On the way home we decided to go through the tunnel. Going through the tunnel was exciting because it was risky. It was, after all, an active railroad track, and if one were caught in the tunnel when a train came through, one would not likely survive. It was just big enough to let a train through. We were always very careful to listen for a distant train, and we would even press our ears against the rail to listen for one before entering the tunnel. Then we’d dart through.

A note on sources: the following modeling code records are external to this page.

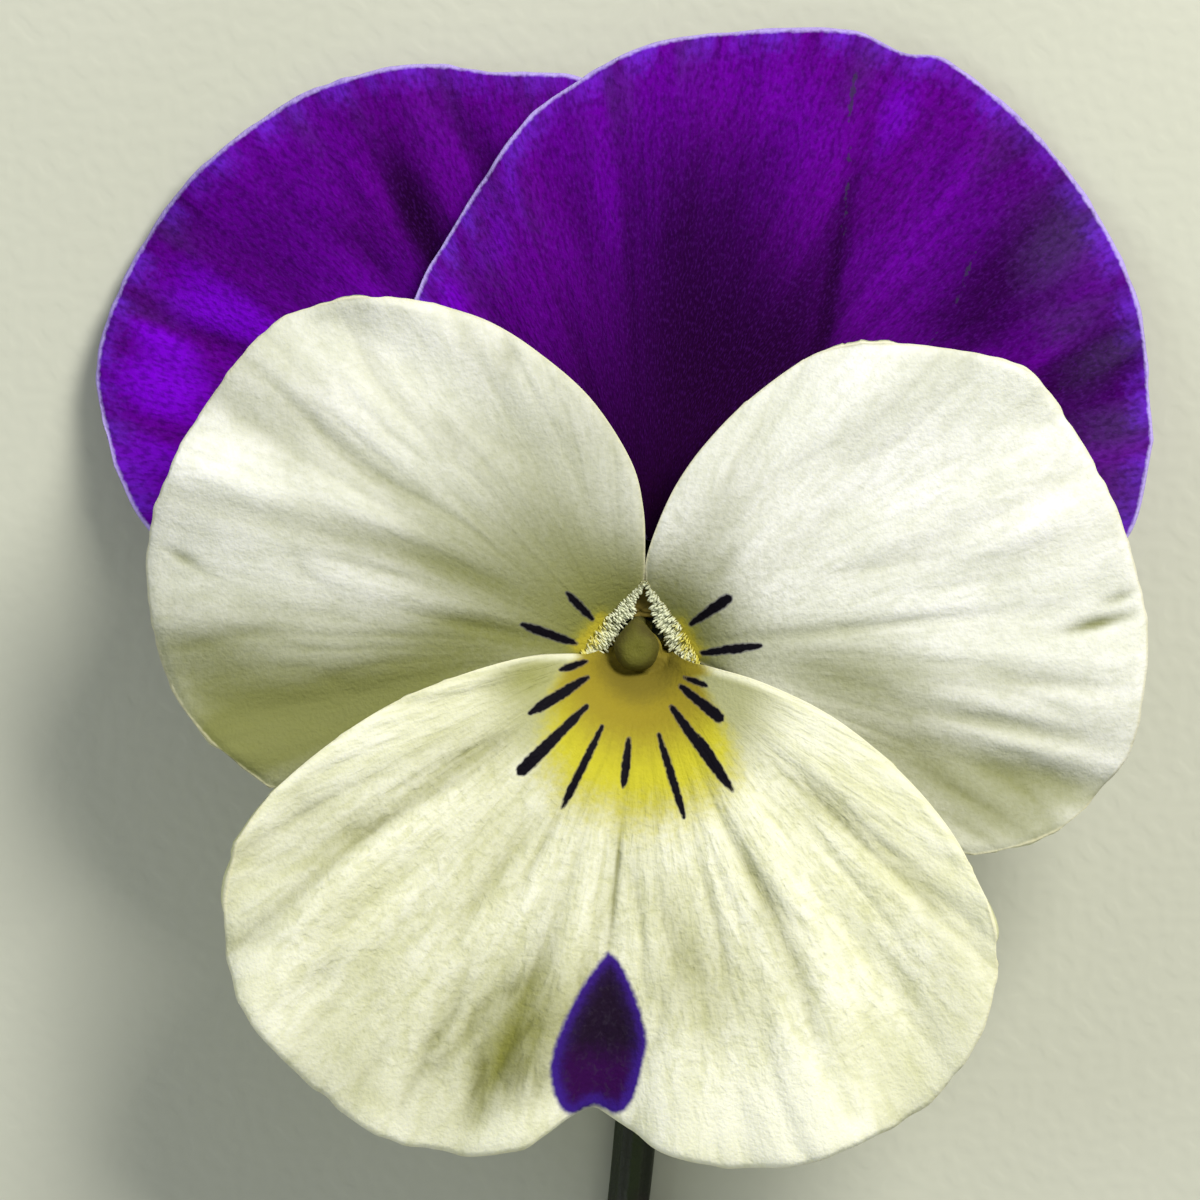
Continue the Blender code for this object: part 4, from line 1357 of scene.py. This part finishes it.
LOWER = LowerPetal(
    "lower_petal_with_spur", "petal_lower",
    left_edge=((-0.05, 0.52), (0.6, 0.35), (1.1, -0.08), (1.6, -0.4), (2.3, -0.55), (4.1, -1.1), (6.3, -2.2),
               (8.4, -3.9), (10.1, -5.9), (11.2, -8.0)),
    margin=(
        (11.2, -8.0), (11.6, -9.9), (11.2, -12.2), (10.0, -14.2), (7.8, -15.8), (5.2, -16.8), (2.9, -16.9),
        (0.8, -16.45), (-0.65, -15.4), (-1.5, -14.92), (-2.3, -15.3), (-3.7, -16.2), (-5.5, -16.5),
        (-7.0, -16.3), (-8.4, -15.8), (-9.7, -15.0), (-11.0, -13.9), (-12.7, -12.0), (-13.4, -10.1),
        (-13.5, -8.3), (-13.1, -6.3)),
    right_edge=((-0.05, 0.52), (-0.7, 0.4), (-1.2, 0.05), (-1.7, -0.14), (-2.3, -0.12), (-3.6, -0.2), (-5.5, -0.7),
                (-7.8, -1.6), (-9.9, -2.9), (-11.9, -4.6), (-13.1, -6.3)),
    claw=((0.0, 0.75, 4.6), (0.0, 0.62, 5.9)), waves=((4, 0.2, 0.0), (7, 0.16, 0.3)), seed=31, curl=1.1,
    crimp=0.085, columns=236, rows=200, finish=LEMON_CREAM, slot=Slot.LOWER_PETAL, claw_eye=0.2, shade=0.13,
    whiskers=(Whisker((-1.75, -0.39), (-2.6, -0.65), 0.22), Whisker((-1.72, -0.91), (-3.57, -2.05), 0.33),
              Whisker((-1.72, -1.82), (-3.9, -3.97), 0.36, True), Whisker((-1.23, -2.5), (-2.53, -5.13), 0.25),
              Whisker((-0.36, -2.89), (-0.55, -4.45), 0.26), Whisker((0.62, -2.76), (1.43, -5.43), 0.25),
              Whisker((1.04, -1.88), (2.99, -4.55), 0.34), Whisker((1.9, -2.8), (2.72, -4.1), 0.26),
              Whisker((1.3, -1.17), (2.63, -2.24), 0.32, True), Whisker((1.46, -0.91), (2.18, -1.17), 0.18)),
    folds=folds(
        (-4.3, -12.4, 60, 2.9, 1.8, 0.05, 0.4), (-5.9, -11.3, 50, 2.8, 0.5, 0.1, 0.14),
        (-4.6, -13.3, 66, 1.6, 0.24, 0.05, 0.1), (-2.9, -12.6, 66, 2.4, 0.9, 0.0, 0.16),
        (-5.4, -14.2, 70, 1.6, 0.25, 0.07, 0.16), (-5.2, -11.7, 54, 1.5, 0.2, 0.06, 0.12),
        (-3.6, -13.2, 74, 1.3, 0.18, 0.05, 0.12), (-3.5, -10.8, 62, 1.4, 0.2, 0.05, 0.1),
        (-6.0, -13.0, 44, 1.5, 0.22, 0.06, 0.12), (1.9, -11.2, 100, 2.6, 1.0, 0.08, 0.15),
        (4.3, -8.2, -57, 3.0, 0.9, 0.04, 0.14), (4.9, -8.7, -50, 1.6, 0.22, 0.07, 0.12),
        (3.4, -6.8, -62, 1.5, 0.2, 0.05, 0.1), (6.4, -5.2, -32, 2.8, 0.6, 0.1, 0.2),
        (2.2, -7.8, -77, 3.0, 0.14, 0.06, 0.18), (-3.5, -7.0, 64, 2.4, 0.18, 0.08, 0.2),
        (-5.4, -8.2, 52, 3.0, 0.5, 0.16, 0.2), (-8.4, -8.0, 36, 3.2, 0.5, 0.16, 0.18),
        (-9.4, -6.0, 26, 3.0, 0.45, 0.14, 0.16), (-5.6, -3.6, 30, 2.8, 0.5, 0.12, 0.18),
        (-10.2, -10.6, 42, 2.4, 0.45, 0.16, 0.16), (-7.0, -13.8, 20, 3.2, 1.6, 0.05, 0.24),
        (5.4, -12.0, -64, 2.6, 0.5, 0.12, 0.12), (7.8, -10.2, -52, 2.6, 0.5, 0.12, 0.14),
        (9.0, -7.6, -40, 2.2, 0.45, 0.14, 0.16), (3.8, -15.4, 0, 4.5, 2.2, 0.0, -0.5),
        (-3.7, -0.8, 14, 1.3, 0.6, 0.0, 0.42), (-0.74, -7.1, 84.8, 2.5, 0.08, 0.04, 0.24),
        (-10.6, -8.0, 80, 3.5, 2.0, 0.0, 0.16), (-6.4, -3.8, 30, 3.0, 1.2, 0.0, 0.12),
        (-4.4, -15.9, 14, 2.4, 0.6, 0.0, -0.4), (-0.6, -7.6, 86, 3.2, 0.7, 0.04, 0.06)),
    blotch=((-1.04, -9.8), (-1.5, -10.4), (-1.95, -11.08), (-2.53, -12.25), (-2.86, -13.3), (-2.87, -14.0),
            (-2.65, -14.75), (-2.3, -15.1), (-1.95, -15.05), (-1.5, -14.84), (-1.1, -15.0), (-0.8, -15.12),
            (-0.45, -14.95), (-0.15, -14.4), (0.12, -13.26), (0.2, -12.7), (0.02, -11.8), (-0.36, -10.75),
            (-0.72, -10.1)))


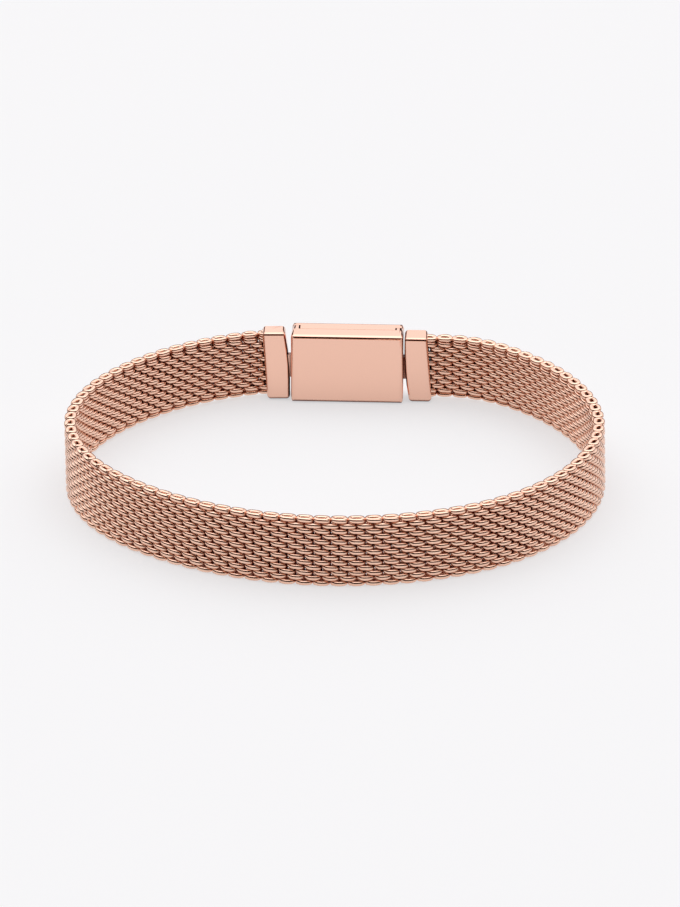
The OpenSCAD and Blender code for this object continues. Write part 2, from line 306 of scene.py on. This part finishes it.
def coil_mesh(name, ringed):
    """One coil of round wire, rolled flat on both faces, which keeps how open it lies for its painted
    shade.
    """
    strand = coil_points(ringed)
    data = bpy.data.curves.new(name, "CURVE")
    data.dimensions = "3D"
    data.twist_mode = "Z_UP"
    data.bevel_depth = wire_d / 2
    data.bevel_resolution = wire_roundness
    spline = data.splines.new("POLY")
    spline.points.add(len(strand) - 1)
    for point, (place, _) in zip(spline.points, strand):
        point.co = (*place, 1.0)
    drawn = bpy.data.objects.new(name, data)
    bpy.context.scene.collection.objects.link(drawn)
    bpy.context.view_layer.update()
    mesh = bpy.data.meshes.new_from_object(drawn.evaluated_get(bpy.context.evaluated_depsgraph_get()))
    bpy.data.objects.remove(drawn)
    sides = len(mesh.vertices) // len(strand)
    openness = mesh.attributes.new("openness", "FLOAT", "POINT")
    openness.data.foreach_set("value", [value for _, value in strand for _ in range(sides)])
    shape = bmesh.new()
    shape.from_mesh(mesh)
    bmesh.ops.holes_fill(shape, edges=shape.edges, sides=0)
    for vert in shape.verts:
        vert.co.y = min(max(vert.co.y, -band_thickness / 2), band_thickness / 2)
        vert.co.z = min(max(vert.co.z, 0), band_height)
    for face in shape.faces:
        face.smooth = True
    shape.to_mesh(mesh)
    shape.free()
    return mesh


def node_with(tree, kind, **values):
    """A new node of a tree with the given input values."""
    node = tree.nodes.new(kind)
    for name, value in values.items():
        node.inputs[name].default_value = value
    return node


woven_wire = bpy.data.materials.new("woven_wire")
woven_wire.use_nodes = True
tree = woven_wire.node_tree
shader = tree.nodes["Principled BSDF"]
shader.inputs["Metallic"].default_value = 1.0
spot = tree.nodes.new("ShaderNodeTexCoord")
tint = node_with(tree, "ShaderNodeTexNoise", Scale=900.0, Detail=2.0)
tree.links.new(spot.outputs["Object"], tint.inputs["Vector"])
tint_ramp = tree.nodes.new("ShaderNodeValToRGB")
tint_ramp.color_ramp.elements[0].position = 0.3
tint_ramp.color_ramp.elements[0].color = (0.92, 0.57, 0.43, 1.0)
tint_ramp.color_ramp.elements[1].position = 0.7
tint_ramp.color_ramp.elements[1].color = (0.97, 0.66, 0.51, 1.0)
tree.links.new(tint.outputs[0], tint_ramp.inputs[0])
lie = tree.nodes.new("ShaderNodeAttribute")
lie.attribute_name = "openness"
unshaded_wire = softened(tree, lie.outputs["Fac"], middle=0.55, half_width=0.25)
# Painted shade: the wire's colour turns dark red-brown where it dives deep into the band between the
# bars that stand out.
painted_recess_shade = tree.nodes.new("ShaderNodeMix")
painted_recess_shade.data_type = "RGBA"
painted_recess_shade.inputs["A"].default_value = (0.22, 0.04, 0.015, 1.0)
tree.links.new(unshaded_wire, painted_recess_shade.inputs["Factor"])
tree.links.new(tint_ramp.outputs[0], painted_recess_shade.inputs["B"])
tree.links.new(painted_recess_shade.outputs["Result"], shader.inputs["Base Color"])
polish = node_with(tree, "ShaderNodeTexNoise", Scale=3500.0, Detail=3.0)
tree.links.new(spot.outputs["Object"], polish.inputs["Vector"])
polish_range = tree.nodes.new("ShaderNodeMapRange")
polish_range.inputs["To Min"].default_value = 0.12
polish_range.inputs["To Max"].default_value = 0.24
tree.links.new(polish.outputs[0], polish_range.inputs["Value"])
tree.links.new(polish_range.outputs[0], shader.inputs["Roughness"])

band_length = right_length + left_length
coil_count = 2 * int((band_length - 2 * coil_half_width) / coil_spacing / 2) + 1
coil_margin = (band_length - (coil_count - 1) * coil_spacing) / 2
coils = [coil_mesh("ringed_coil", ringed=True), coil_mesh("plain_coil", ringed=False)]
band_pieces = 4
for part in range(band_pieces):
    shape = bmesh.new()
    for i in range(part * coil_count // band_pieces, (part + 1) * coil_count // band_pieces):
        placed = len(shape.verts)
        shape.from_mesh(coils[i % 2])
        shape.verts.ensure_lookup_table()
        bmesh.ops.transform(
            shape, matrix=band_matrix(coil_margin + i * coil_spacing), verts=shape.verts[placed:])
    mesh = bpy.data.meshes.new(f"woven_band_{part + 1}")
    shape.to_mesh(mesh)
    shape.free()
    mesh.materials.append(woven_wire)
    piece = bpy.data.objects.new(mesh.name, mesh)
    bpy.context.scene.collection.objects.link(piece)
    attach(piece, "band")
    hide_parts("mesh_band")


# End caps
# A polished block of plated metal is fixed on each end of the band, slanted where it faces the
# clasp. Its flat tongue goes into the clasp and lies over a post there.
rose_gold = (0.90, 0.555, 0.43, 1.0)
painted_gap_shade_color = (0.10, 0.02, 0.01, 1.0)
gap_shade_reach = 0.0006
soft_edge = 0.00007
sharp_angle = math.radians(35)
flat_angle = math.radians(1)
merge_distance = 0.000001


def polished(name, base_color):
    """Polished plated metal with faint marks of wear in its roughness, and painted shade deep in its
    gaps.
    """
    material = bpy.data.materials.new(name)
    material.use_nodes = True
    tree = material.node_tree
    shader = tree.nodes["Principled BSDF"]
    shader.inputs["Metallic"].default_value = 1.0
    # Painted shade: the metal's colour turns dark red-brown where nearby surfaces close it in, as in
    # seams and gaps between parts.
    gap_occlusion = node_with(tree, "ShaderNodeAmbientOcclusion", Distance=gap_shade_reach)
    gap_occlusion.samples = 6
    painted_gap_shade = tree.nodes.new("ShaderNodeMix")
    painted_gap_shade.data_type = "RGBA"
    painted_gap_shade.inputs["A"].default_value = painted_gap_shade_color
    painted_gap_shade.inputs["B"].default_value = base_color
    out_of_gap_shade = softened(tree, gap_occlusion.outputs["AO"], middle=0.7, half_width=0.2)
    tree.links.new(out_of_gap_shade, painted_gap_shade.inputs["Factor"])
    tree.links.new(painted_gap_shade.outputs["Result"], shader.inputs["Base Color"])
    spot = tree.nodes.new("ShaderNodeTexCoord")
    polish = node_with(tree, "ShaderNodeTexNoise", Scale=700.0, Detail=4.0)
    tree.links.new(spot.outputs["Object"], polish.inputs["Vector"])
    polish_range = tree.nodes.new("ShaderNodeMapRange")
    polish_range.inputs["To Min"].default_value = 0.05
    polish_range.inputs["To Max"].default_value = 0.14
    tree.links.new(polish.outputs[0], polish_range.inputs["Value"])
    tree.links.new(polish_range.outputs[0], shader.inputs["Roughness"])
    return material


def softened_copy(node, body, metal):
    """A piece in place of a CAD node: its faces made whole and its sharp edges softened."""
    shape = bmesh.new()
    shape.from_mesh(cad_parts[node].data)
    bmesh.ops.remove_doubles(shape, verts=shape.verts, dist=merge_distance)
    bmesh.ops.dissolve_limit(shape, angle_limit=flat_angle, verts=shape.verts, edges=shape.edges)
    bmesh.ops.recalc_face_normals(shape, faces=shape.faces)
    mesh = bpy.data.meshes.new(node + "_soft")
    shape.to_mesh(mesh)
    shape.free()
    mesh.polygons.foreach_set("use_smooth", [True] * len(mesh.polygons))
    mesh.materials.append(metal)
    piece = bpy.data.objects.new(node + "_soft", mesh)
    bpy.context.scene.collection.objects.link(piece)
    soften = piece.modifiers.new("soften", "BEVEL")
    soften.width = soft_edge
    soften.segments = 2
    soften.limit_method = "ANGLE"
    soften.angle_limit = sharp_angle
    even = piece.modifiers.new("even", "WEIGHTED_NORMAL")
    even.keep_sharp = True
    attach(piece, body)
    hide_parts(node)


cap_metal = polished("cap_metal", rose_gold)
softened_copy("end_cap_left", "band", cap_metal)
softened_copy("end_cap_right", "band", cap_metal)


# Clasp
# A tray of plated metal with a plain inner face towards the wrist, and a lid that forms the
# outer face. Both are polished all over, and the lid swings on the hinge pin.
clasp_metal = polished("clasp_metal", rose_gold)
softened_copy("clasp_base", "band", clasp_metal)
softened_copy("clasp_lid", "lid", clasp_metal)


# Hinge pin
# A plain bright metal pin in the bores of the knuckles of lid and tray. The lid's knuckles
# hide both its ends.
pin_metal = polished("pin_metal", (0.80, 0.60, 0.50, 1.0))
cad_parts["hinge_pin"].data.materials.clear()
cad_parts["hinge_pin"].data.materials.append(pin_metal)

Now these woods on the hillside were so thick that it was impossible to see the tracks from the road above. You just had to know where they were, and we pretty much did. We picked our way through the woods down the southwest side of the hill, hoping to come out on the east side of the tracks. When we got to the bottom, we could still not see the tracks, but since we were east of them, we knew that we should go west to get to them. Only we were already west of the tracks.

That was the densest, most thorn-infested patch of Creation I have ever laid eyes on. On top of that, it was also pretty swampy. It was quite the bushwhack. We kept going, and going, and still no tracks. Then we’d come to an impenetrable barrier of green briars and have to go around them, only to hopefully pick up in the same direction again on the other side. We did OK (except for getting farther and farther from the tracks). After a while we figured out that we had come down the hill on the wrong side of the tracks and were headed away from them, but the thought of backtracking through that tangle was unthinkable. So we pressed onward. After about an hour of bushwhacking, we broke through to the other side and found Montgomery Creek, which feeds into the Tradewater pretty close to where Route 672 crosses it. We followed the creek to the river (and bridge), and then followed the road to where we had stashed the bikes. Then we rode home.

Talk about going the long way around Robin’s barn!